#### WRITTEN INSTRUCTION:
Return, word for word, every line that follows.

#### DATA EXTRACT:
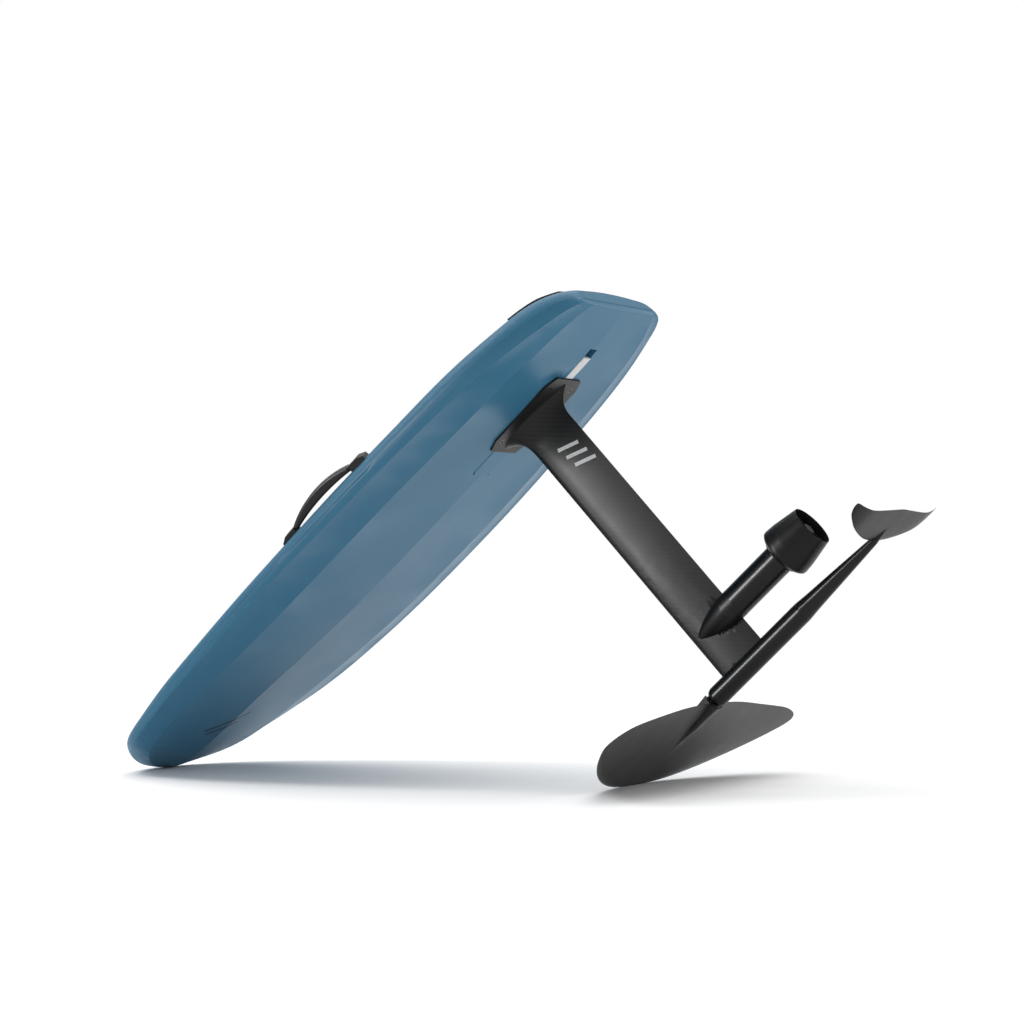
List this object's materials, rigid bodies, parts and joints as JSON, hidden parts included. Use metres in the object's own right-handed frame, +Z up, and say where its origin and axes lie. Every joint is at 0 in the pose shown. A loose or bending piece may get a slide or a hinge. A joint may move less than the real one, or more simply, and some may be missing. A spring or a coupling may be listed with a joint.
{
  "type": "electric hydrofoil board",
  "caption": "Hydrofoil board resting on nose and front wing, with mast, motor pod, ducted propeller, fuselage, front wing and tail wing.",
  "frame": {"origin": "centre of the bounding box's bottom face, on the floor that the craft rests on", "axes": "+X level, from the nose end towards the tail end; +Y across, towards the craft's right-hand side as it faces its nose; +Z up"},
  "size_m": [1.6034, 0.8, 0.9087],
  "materials": {
    "blue_composite": "satin paint",
    "black_foam": "grooved foam",
    "black_rubber": "matte",
    "black_plastic": "fine texture",
    "light_plastic": "matte",
    "steel": "satin",
    "brass": "machined",
    "anodised_alloy": "black anodised",
    "carbon_composite": "satin clear coat over twill",
    "moulded_nylon": "moulded"
  },
  "bodies": {
    "root": {"board_hull": "blue_composite", "board_deck": "blue_composite", "hatch_seal": "black_rubber", "deck_hinge_leaf": "steel", "hatch_hinge_pin": "steel", "battery_pack": "black_plastic", "battery_handle": "black_rubber", "motor_controller": "black_plastic", "power_connector": "black_plastic", "deck_pad_front": "black_foam", "deck_pad_rear": "black_foam", "deck_pad_right": "black_foam", "deck_pad_left": "black_foam", "tail_kick_pad": "black_foam", "carry_handle_right": "black_rubber", "carry_handle_left": "black_rubber", "handle_anchors": "black_plastic", "handle_screws": "steel", "strap_inserts": "brass", "leash_cup": "black_plastic", "leash_bar": "steel", "vent_plug": "black_plastic", "mast_plate": "anodised_alloy", "plate_screws": "steel", "mast_inserts": "brass", "slot_insert": "light_plastic", "slot_filler": "blue_composite", "power_cable": "black_rubber", "pod_fairing_right": "carbon_composite", "pod_fairing_left": "carbon_composite", "motor_stator": "brass", "motor_end_cap": "anodised_alloy", "front_bearing": "steel", "rear_bearing": "steel", "shaft_seal": "black_rubber", "duct_shroud": "moulded_nylon", "duct_collar": "anodised_alloy", "duct_struts": "moulded_nylon", "outlet_vanes": "moulded_nylon", "housing_screws": "steel", "mast_bolts": "steel", "front_wing_bolts": "steel", "tail_wing_bolts": "steel", "wing_tongue": "steel", "fuselage": "anodised_alloy", "mast_blade": "carbon_composite", "front_wing": "carbon_composite", "tail_wing": "carbon_composite", "tail_boom": "anodised_alloy", "motor_housing": "anodised_alloy"},
    "hatch": {"hatch_lid": "blue_composite", "hatch_pad": "black_foam", "hatch_hinge_leaf": "steel"},
    "latch_left": {"latch_left": "black_plastic"},
    "latch_right": {"latch_right": "black_plastic"},
    "rotor": {"motor_rotor": "steel", "drive_shaft": "steel", "propeller": "moulded_nylon", "propeller_nut": "moulded_nylon"}
  },
  "joints": [
    {"name": "hatch_hinge", "type": "hinge", "parent": "root", "child": "hatch", "pos_m": [-0.54765, 0, 0.27915], "axis": [0, -1, 0], "range_deg": [0, 100]},
    {"name": "latch_left_turn", "type": "hinge", "parent": "hatch", "child": "latch_left", "pos_m": [-0.13003, -0.1, 0.65235], "axis": [-0.6783, 0, 0.7348], "range_deg": [-90, 0]},
    {"name": "latch_right_turn", "type": "hinge", "parent": "hatch", "child": "latch_right", "pos_m": [-0.13003, 0.1, 0.65235], "axis": [-0.6783, 0, 0.7348], "range_deg": [0, 90]},
    {"name": "propeller_spin", "type": "hinge", "parent": "root", "child": "rotor", "pos_m": [0.48241, 0, 0.33828], "axis": [0.7348, 0, 0.6783], "continuous": true}
  ]
}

#### WRITTEN ANSWER:
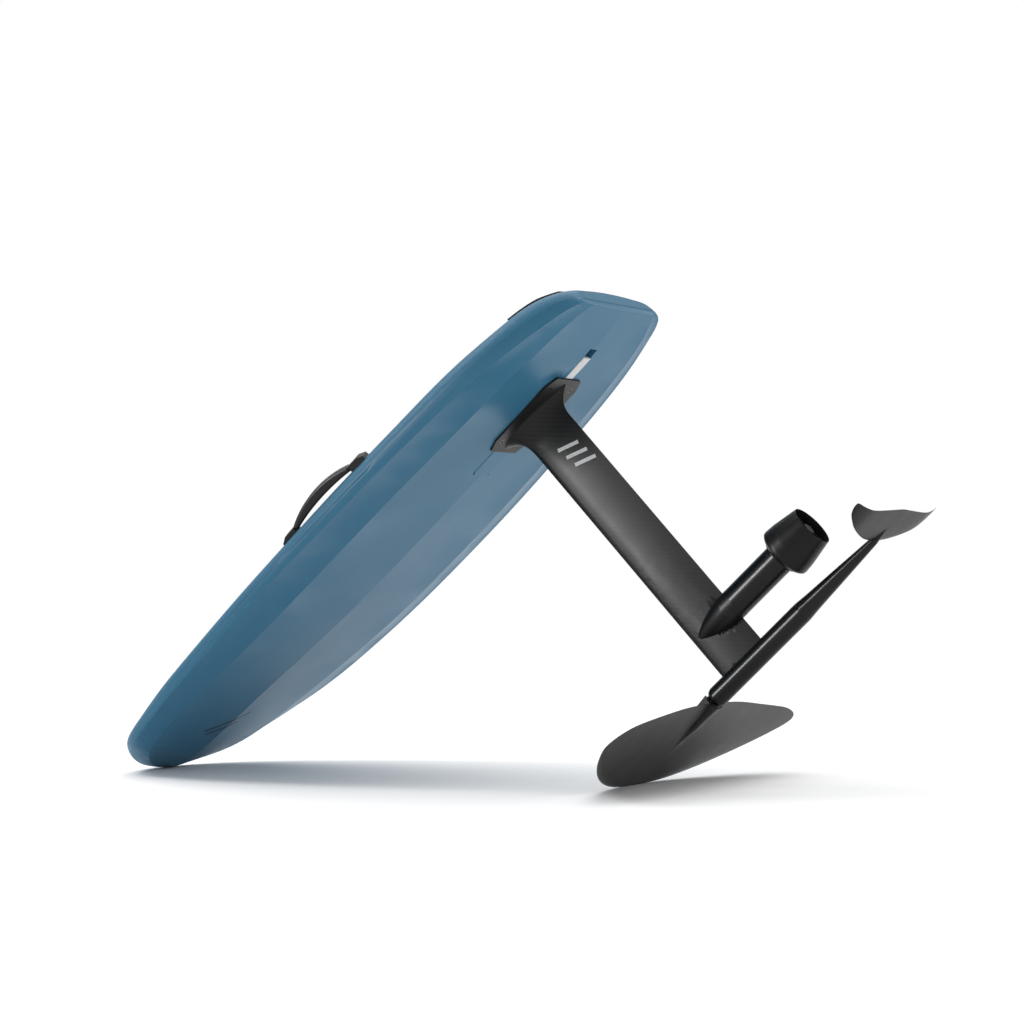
List this object's materials, rigid bodies, parts and joints as JSON, hidden parts included. Use metres in the object's own right-handed frame, +Z up, and say where its origin and axes lie. Every joint is at 0 in the pose shown. A loose or bending piece may get a slide or a hinge. A joint may move less than the real one, or more simply, and some may be missing. A spring or a coupling may be listed with a joint.
{
  "type": "electric hydrofoil board",
  "caption": "Hydrofoil board resting on nose and front wing, with mast, motor pod, ducted propeller, fuselage, front wing and tail wing.",
  "frame": {"origin": "centre of the bounding box's bottom face, on the floor that the craft rests on", "axes": "+X level, from the nose end towards the tail end; +Y across, towards the craft's right-hand side as it faces its nose; +Z up"},
  "size_m": [1.6034, 0.8, 0.9087],
  "materials": {
    "blue_composite": "satin paint",
    "black_foam": "grooved foam",
    "black_rubber": "matte",
    "black_plastic": "fine texture",
    "light_plastic": "matte",
    "steel": "satin",
    "brass": "machined",
    "anodised_alloy": "black anodised",
    "carbon_composite": "satin clear coat over twill",
    "moulded_nylon": "moulded"
  },
  "bodies": {
    "root": {"board_hull": "blue_composite", "board_deck": "blue_composite", "hatch_seal": "black_rubber", "deck_hinge_leaf": "steel", "hatch_hinge_pin": "steel", "battery_pack": "black_plastic", "battery_handle": "black_rubber", "motor_controller": "black_plastic", "power_connector": "black_plastic", "deck_pad_front": "black_foam", "deck_pad_rear": "black_foam", "deck_pad_right": "black_foam", "deck_pad_left": "black_foam", "tail_kick_pad": "black_foam", "carry_handle_right": "black_rubber", "carry_handle_left": "black_rubber", "handle_anchors": "black_plastic", "handle_screws": "steel", "strap_inserts": "brass", "leash_cup": "black_plastic", "leash_bar": "steel", "vent_plug": "black_plastic", "mast_plate": "anodised_alloy", "plate_screws": "steel", "mast_inserts": "brass", "slot_insert": "light_plastic", "slot_filler": "blue_composite", "power_cable": "black_rubber", "pod_fairing_right": "carbon_composite", "pod_fairing_left": "carbon_composite", "motor_stator": "brass", "motor_end_cap": "anodised_alloy", "front_bearing": "steel", "rear_bearing": "steel", "shaft_seal": "black_rubber", "duct_shroud": "moulded_nylon", "duct_collar": "anodised_alloy", "duct_struts": "moulded_nylon", "outlet_vanes": "moulded_nylon", "housing_screws": "steel", "mast_bolts": "steel", "front_wing_bolts": "steel", "tail_wing_bolts": "steel", "wing_tongue": "steel", "fuselage": "anodised_alloy", "mast_blade": "carbon_composite", "front_wing": "carbon_composite", "tail_wing": "carbon_composite", "tail_boom": "anodised_alloy", "motor_housing": "anodised_alloy"},
    "hatch": {"hatch_lid": "blue_composite", "hatch_pad": "black_foam", "hatch_hinge_leaf": "steel"},
    "latch_left": {"latch_left": "black_plastic"},
    "latch_right": {"latch_right": "black_plastic"},
    "rotor": {"motor_rotor": "steel", "drive_shaft": "steel", "propeller": "moulded_nylon", "propeller_nut": "moulded_nylon"}
  },
  "joints": [
    {"name": "hatch_hinge", "type": "hinge", "parent": "root", "child": "hatch", "pos_m": [-0.54765, 0, 0.27915], "axis": [0, -1, 0], "range_deg": [0, 100]},
    {"name": "latch_left_turn", "type": "hinge", "parent": "hatch", "child": "latch_left", "pos_m": [-0.13003, -0.1, 0.65235], "axis": [-0.6783, 0, 0.7348], "range_deg": [-90, 0]},
    {"name": "latch_right_turn", "type": "hinge", "parent": "hatch", "child": "latch_right", "pos_m": [-0.13003, 0.1, 0.65235], "axis": [-0.6783, 0, 0.7348], "range_deg": [0, 90]},
    {"name": "propeller_spin", "type": "hinge", "parent": "root", "child": "rotor", "pos_m": [0.48241, 0, 0.33828], "axis": [0.7348, 0, 0.6783], "continuous": true}
  ]
}